Food Riots in Haiti, Protests in El Salvador, as Corn Prices Skyrocket
Crisis Policy Forum, Food Security: Africa, Quipu Economic Forum, Zero-combustion paradigm ::
STEEP RISE IN FOOD PRICES LINKED TO DIVERSION OF GRAINS TO BIOFUEL PRODUCTION
In a period of roughly 18 months, the price of corn across central American markets has doubled, making staple foodstuffs too expensive for many in the region. Today, what is described as an “angry mob” of protesters suffering food scarcity attacked the government palace in Port-au-Prince; UN peacekeepers responded by firing teargas, while food markets remained closed throughout.
In El Salvador, demonstrators marched in the streets banging pots and pans and demanding action to prevent the further inflation of food costs and to reverse the already extreme and damaging increases in the cost of living. Commodities across the board, from industrial raw materials to basic foodstuffs, have been increasing at unprecedented rates across world markets, straining both wealthy and poorer economies.
Fuel costs, tied to the steadily rising price of oil, hovering near record highs, have been widely blamed, but there are after-effects of those fuel costs that may be more central to the food supply and pricing problem. Corn-based ethanol, a booming new industry in the US midwest, is taking over increasing portions of the corn export crop in Iowa, the world’s most productive corn-growing terrain.
As those looking to make a profit from selling grains to feed combustion engines steadily eat into the world’s food supply, food prices are stressed again, far above the stresses created by the high price of already existing fuels. There has been a decidedly inadequate amount of serious planning for the aftermath of a diversion of grain crops to fuel production, leaving those in need in a desperate spiral of rising prices and food scarcity.
Food security is not a new problem; it has been relevant to the legitimacy of political and economic systems throughout all of history. But now we face a new challenge to the stability of integrated global food markets. As theEarth Policy Institute reports
Corn prices have doubled over the last year, wheat futures are trading at their highest level in 10 years, and rice prices are rising too. In addition, soybean futures have risen by half. A Bloomberg analysis notes that the soaring use of corn as the feedstock for fuel ethanol “is creating unintended consequences throughout the global food chain.”

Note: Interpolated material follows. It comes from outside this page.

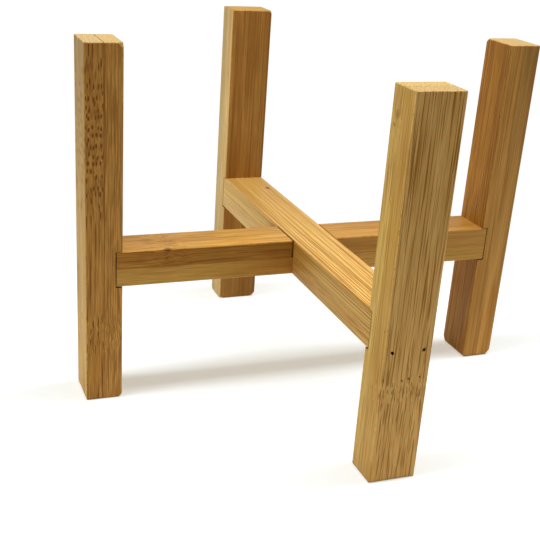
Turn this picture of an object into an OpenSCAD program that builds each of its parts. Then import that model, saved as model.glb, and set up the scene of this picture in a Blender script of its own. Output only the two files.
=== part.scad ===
// Knock-down plant stand of laminated bamboo.
//
// Two frames cross at right angles. The lower frame is a rail with the left and
// right legs, the upper frame a rail with the front and back legs. The rails lock
// in a cross halving joint: the lower rail is notched from above, the upper rail
// from below, and the upper frame lifts straight off. Every leg and rail is two
// flat strips glued face to face. Each rail end sits in a housing cut across the
// inner face of its leg, and two brads driven from outside hold it there.
//
// Millimetres. The origin is on the floor under the crossing, +X runs along the
// lower rail to the right leg, +Y along the upper rail to the back leg, +Z is up.

/* [Overall size] */
// Height of the legs
leg_height = 152; // [110:1:260]
// Span over two opposite legs, outer face to outer face
span = 203; // [140:1:320]
// Height of the undersides of the rails above the floor
rail_underside = 52; // [20:1:90]

/* [Bamboo strips] */
// Width of a strip, which is the width of every leg and rail
strip_width = 20; // [14:0.5:32]
// Thickness of a strip; legs and rails are two strips thick
strip_thickness = 7.75; // [5:0.25:12]
// Radius of the sanded long edges of legs and rails
long_edge_radius = 0.6; // [0.2:0.1:1.5]
// Radius of the sanded edges round the ends of the legs
end_edge_radius = 0.4; // [0.1:0.1:1.5]

/* [Cross halving joint] */
// How much wider than the rail that crosses it each notch is
notch_play = 0.8; // [0.2:0.1:2]
// How far off the middle of that play each rail has come to rest
rest_offset = 0.3; // [0:0.05:0.3]
// Gap between the notch floors, so that the rail tops come flush
seat_gap = 0.2; // [0:0.05:0.6]

/* [Leg housings] */
// Depth of the housing in the inner face of a leg
housing_depth = 3; // [1.5:0.25:4.5]
// Gap between the end of the rail and the back of its housing
end_gap = 0.3; // [0:0.05:1]
// Gap under the rail in its housing
under_gap = 0.4; // [0:0.05:1]

/* [Brads] */
// Diameter of the shank of a brad
brad_diameter = 0.9; // [0.6:0.1:1.2]
// Diameter of the head
brad_head_diameter = 1.2; // [1.2:0.1:3]
// Thickness of the head
brad_head_thickness = 0.6; // [0.3:0.1:1.5]
// Length of a brad, head and point included
brad_length = 30; // [20:1:45]
// Length of the point
brad_point = 1.6; // [0.5:0.1:3]
// Diameter of the blunt tip of the point
brad_tip = 0.2; // [0.1:0.1:0.5]
// Depth of the head below the outer face of the leg
brad_sink = 1; // [0:0.1:2]
// Distance from the side of the leg to the middle of a brad
brad_inset = 3.4; // [2:0.1:5]
// Radial clearance between a brad and its hole
brad_clearance = 0.05; // [0.02:0.01:0.1]

/* [Hidden] */
$fn = 48;

// Directions of the legs, as turns from +X
right = 0;
back = 90;
left = 180;
front = 270;

// Sides of a leg seen along its own axis, from the crossing outwards
port = 1;
starboard = -1;

half_span = span / 2;
stock_thickness = 2 * strip_thickness;
rail_top = rail_underside + stock_thickness;
rail_seam = rail_underside + strip_thickness;
rail_half_length = half_span - stock_thickness + housing_depth - end_gap;
notch_width = strip_width + notch_play;
brad_height = rail_underside + strip_thickness / 2;
brad_offset = strip_width / 2 - brad_inset;
// Length by which a cut runs out past the wood
over = 1;

pale = "#d9b679";
golden = "#cf9f56";
amber = "#c08d4a";
brown = "#a97a3e";
steel = "#8d8f92";

// A rectangle with round corners, its middle on the origin
module round_rectangle(width, height, radius) {
    square([width - 2 * radius, height], center = true);
    square([width, height - 2 * radius], center = true);
    for (x = [-1, 1], y = [-1, 1])
        translate([x * (width / 2 - radius), y * (height / 2 - radius)])
            circle(r = radius);
}

// A bar of the stock, upright and its middle on the origin: strip_width along y,
// both strips' thickness along x, all its edges sanded
module sanded_leg() {
    intersection() {
        linear_extrude(leg_height, center = true)
            round_rectangle(stock_thickness, strip_width, long_edge_radius);
        rotate([90, 0, 0])
            linear_extrude(strip_width, center = true)
                round_rectangle(stock_thickness, leg_height, end_edge_radius);
        rotate([90, 0, 90])
            linear_extrude(stock_thickness, center = true)
                round_rectangle(strip_width, leg_height, end_edge_radius);
    }
}

// A bar of the stock along x, its middle on the crossing at the rails' height,
// with sanded long edges and square ends
module sanded_rail() {
    translate([0, 0, rail_seam])
        rotate([90, 0, 90])
            linear_extrude(2 * rail_half_length, center = true)
                round_rectangle(strip_width, stock_thickness, long_edge_radius);
}

// Puts a piece drawn at the right leg at the leg in the given direction
module at_leg(direction) {
    rotate([0, 0, direction])
        translate([half_span, 0, 0])
            children();
}

// Where the rails have come to rest in their notches
module lower_frame() {
    translate([0, -rest_offset, 0])
        children();
}

module upper_frame() {
    translate([rest_offset, 0, 0])
        children();
}

// The brads, their holes and the leg strips below are drawn at a leg: x = 0 is the
// outer face, the crossing is towards -x, and the floor is z = 0

module brad(side) {
    translate([-brad_sink, side * brad_offset, brad_height])
        rotate([0, -90, 0]) {
            cylinder(h = brad_head_thickness, d = brad_head_diameter);
            cylinder(h = brad_length - brad_point, d = brad_diameter);
            translate([0, 0, brad_length - brad_point])
                cylinder(h = brad_point, d1 = brad_diameter, d2 = brad_tip);
        }
}

module brad_holes() {
    head_seat = brad_sink + brad_head_thickness + brad_clearance;
    for (side = [port, starboard])
        translate([0, side * brad_offset, brad_height])
            rotate([0, -90, 0]) {
                translate([0, 0, -over])
                    cylinder(h = over + head_seat, d = brad_head_diameter + 2 * brad_clearance);
                cylinder(h = brad_sink + brad_length + brad_clearance,
                         d = brad_diameter + 2 * brad_clearance);
            }
}

// The dado across the inner face that takes the end of a rail
module housing() {
    depth = housing_depth + over;
    height = under_gap + stock_thickness;
    translate([-stock_thickness - over, -strip_width / 2 - over, rail_underside - under_gap])
        cube([depth, strip_width + 2 * over, height]);
}

// The strip of a leg between two distances from its outer face
module leg_strip(from, to) {
    difference() {
        intersection() {
            translate([-stock_thickness / 2, 0, leg_height / 2])
                sanded_leg();
            translate([-to, -strip_width, -over])
                cube([to - from, 2 * strip_width, leg_height + 2 * over]);
        }
        housing();
        brad_holes();
    }
}

module leg_outer_strip() {
    leg_strip(0, strip_thickness);
}

module leg_inner_strip() {
    leg_strip(strip_thickness, stock_thickness);
}

// One of the two strips of a rail along x, from the given height upwards, with the
// holes of the brads at both ends
module rail_strip(bottom) {
    difference() {
        intersection() {
            sanded_rail();
            translate([-half_span, -strip_width, bottom])
                cube([span, 2 * strip_width, strip_thickness]);
        }
        for (direction = [right, left])
            at_leg(direction)
                brad_holes();
    }
}

// The cut that takes a crossing rail which rests off to one side: a slot across a
// rail along x, between two heights
module notch(bottom, top) {
    translate([-notch_width / 2, -strip_width, bottom])
        cube([notch_width, 2 * strip_width, top - bottom]);
}

// The lower rail's notch is open at the top and cuts its top strip in two
module lower_notch() {
    notch(rail_seam - seat_gap / 2, rail_top + over);
}

// The upper rail's notch is open below and cuts its bottom strip in two
module upper_notch() {
    notch(rail_underside - over, rail_seam + seat_gap / 2);
}

// The half of space on the +x side of the crossing
module beyond_crossing() {
    translate([0, -half_span, 0])
        cube([span, span, leg_height]);
}

module lower_rail_bottom_strip() {
    color(golden)
        lower_frame()
            difference() {
                rail_strip(rail_underside);
                lower_notch();
            }
}

module lower_rail_top_half(direction) {
    color(amber)
        lower_frame()
            intersection() {
                difference() {
                    rail_strip(rail_seam);
                    lower_notch();
                }
                rotate([0, 0, direction])
                    beyond_crossing();
            }
}

module upper_rail_top_strip() {
    color(golden)
        upper_frame()
            rotate([0, 0, back])
                difference() {
                    rail_strip(rail_seam);
                    upper_notch();
                }
}

module upper_rail_bottom_half(direction) {
    color(pale)
        upper_frame()
            rotate([0, 0, direction])
                intersection() {
                    difference() {
                        rail_strip(rail_underside);
                        upper_notch();
                    }
                    beyond_crossing();
                }
}

module lower_rail_top_strip_left() lower_rail_top_half(left);
module lower_rail_top_strip_right() lower_rail_top_half(right);
module upper_rail_bottom_strip_front() upper_rail_bottom_half(front);
module upper_rail_bottom_strip_back() upper_rail_bottom_half(back);

module left_leg_outer_strip() color(pale) lower_frame() at_leg(left) leg_outer_strip();
module left_leg_inner_strip() color(brown) lower_frame() at_leg(left) leg_inner_strip();
module right_leg_outer_strip() color(amber) lower_frame() at_leg(right) leg_outer_strip();
module right_leg_inner_strip() color(golden) lower_frame() at_leg(right) leg_inner_strip();
module front_leg_outer_strip() color(golden) upper_frame() at_leg(front) leg_outer_strip();
module front_leg_inner_strip() color(pale) upper_frame() at_leg(front) leg_inner_strip();
module back_leg_outer_strip() color(amber) upper_frame() at_leg(back) leg_outer_strip();
module back_leg_inner_strip() color(pale) upper_frame() at_leg(back) leg_inner_strip();

module left_leg_brad_front() color(steel) lower_frame() at_leg(left) brad(port);
module left_leg_brad_back() color(steel) lower_frame() at_leg(left) brad(starboard);
module right_leg_brad_front() color(steel) lower_frame() at_leg(right) brad(starboard);
module right_leg_brad_back() color(steel) lower_frame() at_leg(right) brad(port);
module front_leg_brad_left() color(steel) upper_frame() at_leg(front) brad(starboard);
module front_leg_brad_right() color(steel) upper_frame() at_leg(front) brad(port);
module back_leg_brad_left() color(steel) upper_frame() at_leg(back) brad(port);
module back_leg_brad_right() color(steel) upper_frame() at_leg(back) brad(starboard);

lower_rail_bottom_strip();
lower_rail_top_strip_left();
lower_rail_top_strip_right();
upper_rail_top_strip();
upper_rail_bottom_strip_front();
upper_rail_bottom_strip_back();
left_leg_outer_strip();
left_leg_inner_strip();
right_leg_outer_strip();
right_leg_inner_strip();
front_leg_outer_strip();
front_leg_inner_strip();
back_leg_outer_strip();
back_leg_inner_strip();
left_leg_brad_front();
left_leg_brad_back();
right_leg_brad_front();
right_leg_brad_back();
front_leg_brad_left();
front_leg_brad_right();
back_leg_brad_left();
back_leg_brad_right();
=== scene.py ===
# %% [markdown]
# # A knock-down plant stand of laminated bamboo
# The stand is two flat frames that cross. Each frame is a rail with a leg at either end,
# and every leg and rail is two bamboo strips glued face to face. The construction model
# already fixes every size, so this lesson is about looks: strips with softened arrises and
# real glue lines, a bamboo grain built from nodes, steel brads, soft light and the camera.
#
# The first cell loads that construction model as a fixed frame, with helpers that give the
# box of one of its pieces, hang a new piece on a body and hide the piece it takes over from.
# Nothing that is made here may reach outside it.

# %% Load the construction model
import math

import bmesh
import bpy
from mathutils import Matrix, Vector


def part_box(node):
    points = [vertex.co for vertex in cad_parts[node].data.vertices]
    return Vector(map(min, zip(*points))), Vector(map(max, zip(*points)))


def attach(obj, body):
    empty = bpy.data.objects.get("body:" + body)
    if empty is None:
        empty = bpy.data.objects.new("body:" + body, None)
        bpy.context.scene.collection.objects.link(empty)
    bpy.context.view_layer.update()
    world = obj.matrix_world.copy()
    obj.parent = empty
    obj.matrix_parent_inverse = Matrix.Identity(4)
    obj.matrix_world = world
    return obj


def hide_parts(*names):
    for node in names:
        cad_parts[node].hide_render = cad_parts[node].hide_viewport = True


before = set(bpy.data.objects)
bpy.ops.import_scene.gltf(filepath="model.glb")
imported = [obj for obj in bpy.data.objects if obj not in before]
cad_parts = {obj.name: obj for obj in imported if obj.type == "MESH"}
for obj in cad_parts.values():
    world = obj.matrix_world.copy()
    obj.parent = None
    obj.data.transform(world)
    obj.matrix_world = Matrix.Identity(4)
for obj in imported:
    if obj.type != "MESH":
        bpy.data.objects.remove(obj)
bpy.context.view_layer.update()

MM = 0.001


# %% [markdown]
# ## The camera
# A perspective is part of how an object looks, so the camera comes first. Its place was
# solved from the corners of the legs: it stands in front of the stand and a little to the
# left, looks down by about 24 degrees and is tilted slightly. The lens shift moves the
# frame upwards without turning the camera, which keeps the uprights as they should be.

# %% Camera
CAMERA_PLACE = Vector((-0.17527, -0.39470, 0.21489))
CAMERA_YAW = math.radians(22.241)
CAMERA_PITCH = math.radians(23.739)
CAMERA_ROLL = math.radians(4.070)
LENS, SENSOR = 67.256, 36.0
SHIFT_ACROSS, SHIFT_UP = -0.0023, 0.0849
NEAREST = 0.01


def new_object(name, data):
    """An object in the scene that shows the given data."""
    made = bpy.data.objects.new(name, data)
    bpy.context.scene.collection.objects.link(made)
    return made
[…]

There is mounting concern that food security is now tied to political stability at not only national but even regional levels, with potential negative repercussions for the entire global economy. But as ecologist Lester Brown, head of the Earth Policy Institute, reports in his book Plan B 3.0:
Not surprisingly, there is also often a link between the degree of state failure and the destruction of environmental support systems. In a number ofcountries on the list—including Sudan, Somalia, and Haiti—deforestation, grassland deterioration, and soil erosion are widespread. The countries with fast-growing populations are also facing a steady shrinkage ofboth cropland and water per person.
State failure means that the negative economic repercussions of food scarcity will spread, while solutions are more difficult to imagine and/or implement. Haiti is listed as 11th in a study on failing states for 2006, conducted by the Fund for Peace and Carnegie Endowment for International Peace.
Mounting resource depletion, deforestation, and the deterioration of cropland and food distribution infrastructure are all part of a spiral of degradation that puts in question the viability of Hait’s political institutions. Today’s clashes between hungry Haitian citizens and UN peacekeepers illustrates the severity of the problem.
And Haiti is not alone, and it is not the worst case in the world. Armed conflict, water scarcity, a burgeoning crop-based biofuels industry, corruption and rapidly expanding world markets, are all contributing to the instability in places as varied as central America, southeast Asia, the Indian subcontinent, western China and many parts of Africa.
We may need both new technologies, to assist in eliminating the need for any sort of combustible fuels whatsoever, and revolutionary agricultural advances, to decrease the need for widespread irrigation and to increase productivity without resort to genetic modification or harmful pesticides.